::: INFORMATION SHOWN :::

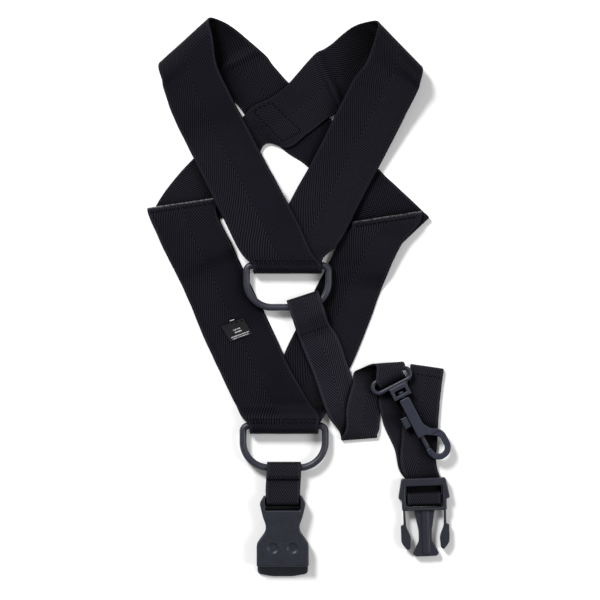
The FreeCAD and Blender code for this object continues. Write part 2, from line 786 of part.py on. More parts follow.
def right_shoulder_stations():
    """Upper ring, right shoulder, down across the back, left side fold, lower ring."""
    upper_x, upper_y = num("upper_ring_x"), num("upper_ring_y")
    lower_x, lower_y = num("lower_ring_x"), num("lower_ring_y")
    left, right = bar_ends(upper_x, RING_LOOP_HALF)
    shoulder = (station((55, 187), (87, 154), 16.8), station((45.5, 197), (77.5, 164), ON_TABLE))
    stations = [station((left, 34), (right, 34), RING_Z - INNER_WRAP)]
    stations += ring_loop(upper_x, upper_y, INNER_WRAP, 180, 0)
    stations += [
        station((-33.9, 26), (17, 26), RING_Z + INNER_WRAP),
        station((-26, 37), (27.3, 36.5), 8.3),
        station((-14, 54), (37.5, 54), 6.6),
        station((-7, 67.5), (38.5, 54.5), 5.6),
        station((6.5, 92), (47.5, 74), 4.2),
        station((30.5, 139), (71.5, 120), 8.5),
        station((41, 158.5), (81, 139), 12),
        station((49, 169), (86, 149), 14),
    ]
    stations += roll_over(*shoulder, side=-1)
    stations += [
        station((12.5, 175.5), (31.5, 133.8), 1.0),
        station((-5.5, 155.5), (23.3, 129.8), 2.5),
        station((-20, 143.5), (5, 116), 2.5),
        station((-35, 136), (-9, 107), 2.5),
        station((-40, 129.5), (-21.5, 110.5), 2.5),
        station((-60.5, 112.5), (-31.5, 85.5), 0.9),
        station((-77, 98.5), (-41.5, 67.5), ON_TABLE),
    ]
    stations += folded((-106, 56.5), (-62, 46), (ON_TABLE, ON_TABLE), (2.5, 2.5), side=1)
    stations += folded((-109.1, 64), (-55.5, 72), (2.5, 2.5), (4.4, 4.4), side=-1)
    stations += [
        station((-101.5, 44), (-59, 63.5), 4.5, 4.9),
        station((-89, 18), (-47.8, 37.5), 1.9, 4.9),
        station((-84.5, 9), (-43.6, 28), ON_TABLE, 1.4),
        station((-66, -34.5), (-23, -14.5), ON_TABLE, 1.0),
        station((-57, -53.5), (-14, -34), 0.9, 2.5),
        station((-48, -72.5), (-5, -53.5), 2.2, 2.7),
        station((-45, -78), (8, -76), 2.9, 2.7),
        station((-39.7, -87.6), (15.2, -87.6), RING_Z + OUTER_WRAP),
    ]
    stations += ring_loop(lower_x, lower_y, OUTER_WRAP, 0, 180)
    left, right = bar_ends(lower_x, RING_LOOP_HALF)
    stations.append(station((left, -87), (right, -87), RING_Z - OUTER_WRAP))
    return stations


def hook_point(across, along):
    """A plan point given in the hook's frame."""
    angle = math.radians(num("hook_angle"))
    x = num("hook_x") + across * math.cos(angle) - along * math.sin(angle)
    y = num("hook_y") + across * math.sin(angle) + along * math.cos(angle)
    return x, y


def plug_point(across, along):
    """A plan point given in the plug's frame."""
    angle = math.radians(num("plug_angle"))
    x = num("plug_x") + across * math.cos(angle) - along * math.sin(angle)
    y = num("plug_y") + across * math.sin(angle) + along * math.cos(angle)
    return x, y


def eye_weave():
    """Stations over the eye's upper bar, down through the eye and under its lower bar."""
    low = num("eye_low")
    depth = num("eye_depth")
    reach = num("eye_wire") / 2 + num("web_thickness") / 2 + 0.2
    tilt = math.asin(2 * reach / depth)
    left = num("eye_shift") - 10.2
    right = num("eye_shift") + 10.2
    over = [(low + depth, num("hook_height") + reach),
            (low + depth - reach * math.sin(tilt), num("hook_height") + reach * math.cos(tilt)),
            (low + reach * math.sin(tilt), num("hook_height") - reach * math.cos(tilt))]
    return [station(hook_point(left, along), hook_point(right, along), height) for along, height in over]


def tether_stations():
    """Upper ring, down to the bottom fold, up and over, through the eye, round the adjuster, tail."""
    loop_radius = 3.4
    second = ON_TABLE + 1.8
    adjuster_z = (num("adjuster_low") + num("adjuster_high")) / 2
    wrap = adjuster_z - ON_TABLE
    turn_y = -num("adjuster_end") + 0.2
    over_bar = adjuster_z + wrap
    stations = [station((-0.8, -27.3), (22, -19.9), RING_Z - loop_radius)]
    stations += around((-7.7, -6.5), (15.3, 1.0), RING_Z, loop_radius, 180, 0, side=-1)
    stations += [
        station((-6.4, -10.3), (16.5, -2.8), 9.4),
        station((-4.6, -15.8), (18.4, -8.3), 8.9, 9.3),
        station((-0.6, -28), (22.6, -20.4), 4.2),
        station((1.2, -33), (26.2, -25.2), second),
        station((11, -57.5), (35.5, -49), second),
        station((21, -85.5), (44, -76.5), 6.8, 1.0),
    ]
    stations += folded((30.5, -103.5), (56.5, -101.5), (ON_TABLE, ON_TABLE), (2.8, 2.8), side=1)
    stations += [
        station((32.5, -98), (57.5, -97), 4.6, second),
        station((34, -80), (59, -81.5), 5.4, 0.9),
        station((38.5, -62.5), (64.5, -65.5), 4.0, ON_TABLE),
    ]
    stations += roll_over(station((41, -53), (66, -54.5), 2.4, ON_TABLE), station((55.8, -52), (76.5, -50.8), 9.6),
                          side=-1)
    stations += eye_weave()
    stations += [
        station((57.5, -70.9), (77.3, -61.8), 3.1, 1.3),
        station((57.5, -77), (77.8, -72), 3.3, 0.9),
        station((58.9, -83.5), (79.6, -79.5), 3.0, ON_TABLE),
        station((60.5, -90.5), (81.5, -87), ON_TABLE),
        station((69, -110), (93, -108), ON_TABLE),
        station((73.5, -127), (99.3, -126), ON_TABLE),
        station(plug_point(-NARROW_HALF, -1.5), plug_point(NARROW_HALF, -1.5), ON_TABLE),
    ]
    stations += around(plug_point(-NARROW_HALF, turn_y), plug_point(NARROW_HALF, turn_y), adjuster_z, wrap,
                       180, 0)
    stations += [
        station(plug_point(-NARROW_HALF, -11.9), plug_point(NARROW_HALF, -11.9), over_bar),
        station(plug_point(-NARROW_HALF, -9.4), plug_point(NARROW_HALF, -9.4), second),
        station(plug_point(-NARROW_HALF, -1), plug_point(NARROW_HALF, -1), second),
        station((74.3, -125), (99.8, -124), second),
        station((74, -98), (100, -98), 2.85, second),
    ]
    stations += folded((80.5, -48), (104.5, -51.5), (second, second), (ON_TABLE, ON_TABLE), side=-1)
    stations.append(station((79.6, -56), (103.4, -59.5), ON_TABLE))
    return stations


def link_web_stations():
    """A short loop from the lower ring's bow to the socket's bar, stitched to itself in front."""
    ring_y = num("lower_ring_y") - num("ring_depth")
    ring_left, ring_right = bar_ends(num("lower_ring_x"), NARROW_HALF)
    bar_left, bar_right = bar_ends(num("socket_x"), NARROW_HALF)
    bar_y = num("socket_y") - num("socket_bar_at")
    bar_wrap = num("socket_bar_radius") + num("web_gap") + num("web_thickness") / 2
    front = num("socket_bar_height") + bar_wrap
    stations = [station((-23.6, -130.5), (1.2, -130.5), RING_Z + INNER_WRAP)]
    stations += around((ring_left, ring_y), (ring_right, ring_y), RING_Z, INNER_WRAP, 0, 180, side=-1)
    stations += around((bar_left, bar_y), (bar_right, bar_y), num("socket_bar_height"), bar_wrap, 180, 0)
    stations.append(station((-23.5, -132), (1.1, -132), front))
    stations.append(station((-23.2, -126.2), (1.5, -126.2), RING_Z + INNER_WRAP - 1.66))
    return stations


# ---------------------------------------------------------------- label and stitches


def make_label():
    """The small satin size tab on the lower left strap."""
    label = doc.addObject("Part::Box", "size_label")
    label.Label = "size_label"
    bind(label, "Length", dim["label_width"])
    bind(label, "Width", dim["label_length"])
    bind(label, "Height", dim["label_thickness"])
    angle = math.radians(num("label_angle"))
    back_x = num("label_width") / 2 * math.cos(angle) - num("label_length") / 2 * math.sin(angle)
    back_y = num("label_width") / 2 * math.sin(angle) + num("label_length") / 2 * math.cos(angle)
    place(label, dim["label_x"] - back_x, dim["label_y"] - back_y, dim["label_height"], dim["label_angle"])
    return label


def stitch_row(start, end):
    """A row of short raised threads that lies just above a surface, between two points on it."""
    start = Vector(*start)
    end = Vector(*end)
    count = max(1, round((end - start).Length / num("stitch_pitch")))
    along = (end - start).normalize()
    turn = FreeCAD.Rotation(Vector(1, 0, 0), along)
    threads = []
    for i in range(count):
        middle = start + (end - start) * ((i + 0.5) / count)
        corner = Vector(-num("stitch_length") / 2, -num("stitch_width") / 2, num("stitch_lift"))
        thread = Part.makeBox(num("stitch_length"), num("stitch_width"), num("stitch_height"), corner)
        thread.Placement = FreeCAD.Placement(middle, turn)
        threads.append(thread)
    return threads


def make_stitches(name, rows):
    """One sewn place: all its rows of threads as a group of separate solids."""
    stitches = doc.addObject("Part::Feature", name)
    stitches.Label = name
    threads = []
    for start, end in rows:
        threads += stitch_row(start, end)
    stitches.Shape = Part.makeCompound(threads)
    return stitches


HALF_WEB = num("web_thickness") / 2
OUTER_TOP = RING_Z + OUTER_WRAP + HALF_WEB
CROSS_TOP = 2.5 + HALF_WEB
TAIL_TOP = ON_TABLE + 1.8 + HALF_WEB
STEP_TOP = RING_Z + INNER_WRAP + HALF_WEB
LABEL_TOP = num("label_height") + num("label_thickness")

STITCHES = {
    "upper_ring_stitches": [
        ((-32, 25.7, OUTER_TOP), (12, 25.7, OUTER_TOP)),
        ((-31, 23.6, OUTER_TOP), (13, 23.6, OUTER_TOP)),
    ],
    "lower_ring_stitches": [
        ((-34, -88.4, OUTER_TOP), (12.5, -88.4, OUTER_TOP)),
        ((-34, -90.6, OUTER_TOP), (12.5, -90.6, OUTER_TOP)),
    ],
    "back_cross_stitches": [
        ((-20, 140, CROSS_TOP), (-32.5, 133.5, CROSS_TOP)),
        ((-32.5, 133.5, CROSS_TOP), (-11.5, 111.5, CROSS_TOP)),
        ((-11.5, 111.5, CROSS_TOP), (1.5, 119.5, CROSS_TOP)),
        ((1.5, 119.5, CROSS_TOP), (-20, 140, CROSS_TOP)),
    ],
    "tether_loop_stitches": [((0.8, -27.5, 4.2 + HALF_WEB + 0.15), (21.3, -20.8, 4.2 + HALF_WEB + 0.15))],
    "tether_hem_stitches": [((81, -55, TAIL_TOP), (102.8, -58.2, TAIL_TOP))],
    "link_web_stitches": [((-22.5, -128.8, STEP_TOP), (0.2, -128.8, STEP_TOP))],
    "label_stitches": [((-53.2, -20.6, LABEL_TOP), (-39.5, -16.7, LABEL_TOP))],
    "left_side_stitches": [((-106.5, 60.5, 5.4), (-60, 67.5, 5.4))],
    "right_side_stitches": [((40.5, 50.5, 5.3), (84, 57.3, 7.2))],
}


def export_parts():
    """Check every object, then write each piece to its own file."""
    doc.recompute()
    for item in doc.Objects:
        assert not {"Invalid", "Error"} & set(item.State), f"{item.Name}: {item.State}"
    pieces = [item for item in doc.Objects if item.Label in PIECES]
    assert len(pieces) == len(PIECES), "a piece is missing or named twice"
    os.makedirs("parts", exist_ok=True)
    for item in pieces:
        shape = item.Shape
        assert not shape.isNull() and shape.isValid(), f"{item.Label} has no valid shape"
        shape.exportStep(f"parts/{item.Label}.step")
        print(f"{item.Label}: {shape.Volume:.1f} mm3, {len(shape.Solids)} solids")


make_d_ring("upper_d_ring", dim["upper_ring_x"], dim["upper_ring_y"])
make_d_ring("lower_d_ring", dim["lower_ring_x"], dim["lower_ring_y"])
for piece in (make_swivel_eye(), make_hook(), make_gate(), make_gate_spring()):
    place(piece, dim["hook_x"], dim["hook_y"], dim["hook_height"], dim["hook_angle"])
make_plug_frame()
make_prong("buckle_left_prong", -1)
make_prong("buckle_right_prong", 1)
make_socket()
make_web("left_shoulder_strap", left_shoulder_stations())
make_web("right_shoulder_strap", right_shoulder_stations())
make_web("tether_strap", tether_stations())
make_web("socket_link_web", link_web_stations())
make_label()
for stitch_name, stitch_rows in STITCHES.items():
    make_stitches(stitch_name, stitch_rows)

PIECES = ["upper_d_ring", "lower_d_ring", "snap_swivel_eye", "snap_hook_body", "snap_gate_plunger",
          "snap_gate_spring", "buckle_plug_frame", "buckle_left_prong", "buckle_right_prong",
          "buckle_socket", "left_shoulder_strap", "right_shoulder_strap", "tether_strap",
          "socket_link_web", "size_label"] + list(STITCHES)
export_parts()
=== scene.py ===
"""A black webbing harness lying open on a pale floor.

Two wide shoulder straps cross at the back and meet at two D-rings, a narrow tether carries a
swivelling snap hook and the plug of a buckle, and the buckle's socket hangs from the lower ring.
"""

import math

import bmesh
import bpy
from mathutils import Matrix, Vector, noise


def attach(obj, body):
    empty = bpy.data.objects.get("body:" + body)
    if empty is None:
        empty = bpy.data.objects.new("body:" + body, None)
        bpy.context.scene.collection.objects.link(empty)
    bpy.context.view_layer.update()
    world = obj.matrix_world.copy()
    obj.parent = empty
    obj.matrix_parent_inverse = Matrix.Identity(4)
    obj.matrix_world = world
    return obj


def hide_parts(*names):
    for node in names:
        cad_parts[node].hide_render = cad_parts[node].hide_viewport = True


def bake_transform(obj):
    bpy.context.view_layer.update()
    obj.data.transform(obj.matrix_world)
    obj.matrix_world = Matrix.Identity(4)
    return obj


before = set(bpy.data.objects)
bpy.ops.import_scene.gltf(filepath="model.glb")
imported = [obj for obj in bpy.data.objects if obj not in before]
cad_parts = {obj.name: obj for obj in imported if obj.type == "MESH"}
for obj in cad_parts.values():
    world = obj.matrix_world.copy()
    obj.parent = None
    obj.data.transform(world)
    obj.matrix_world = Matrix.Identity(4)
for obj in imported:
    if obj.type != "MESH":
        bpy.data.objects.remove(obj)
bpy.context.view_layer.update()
MM = 0.001

# Sizes of the webbing, in metres
WEB_THICKNESS = 1.6 * MM
WIDE_WEB = 48 * MM
NARROW_WEB = 25 * MM


# ---------------------------------------------------------------- routes of the webbing
# A station is a line across a web, as its left and right ends. Plan points and heights are
# given in millimetres, and the line that station() returns is in metres.

# Heights of a web's middle surface, on the floor and on one web that lies there
FLOOR = WEB_THICKNESS / MM / 2
SECOND = FLOOR + 1.8

# Height of the D-rings, and radii of the webs' middle surfaces round their bars and bows
RING_Z = 5.9
INNER = 3.45
OUTER = 5.1
BOW = 3.4

# Half widths of the webs where they lie straight in a ring or in the buckle
LOOP_HALF = 24.6
NARROW_HALF = 12.3

# Middles of the rings' bars, and places and turns of the hook and the buckle's plug
UPPER_BAR = (-8, 22.5)
LOWER_BAR = (-10.5, -92.5)
HOOK_PLACE, HOOK_TURN = (75.5, -73), 27.4
PLUG_PLACE, PLUG_TURN = (89.5, -130), 2


def station(left, right, height, right_height=None):
    if right_height is None:
        right_height = height
    return Vector((*left, height)) * MM, Vector((*right, right_height)) * MM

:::

_EXERCISE INSTRUCTIONS:_
Reply with the number of lines in the data that include the string "empty" and nothing else.

_SOLUTION TO THE PROBLEM:_
5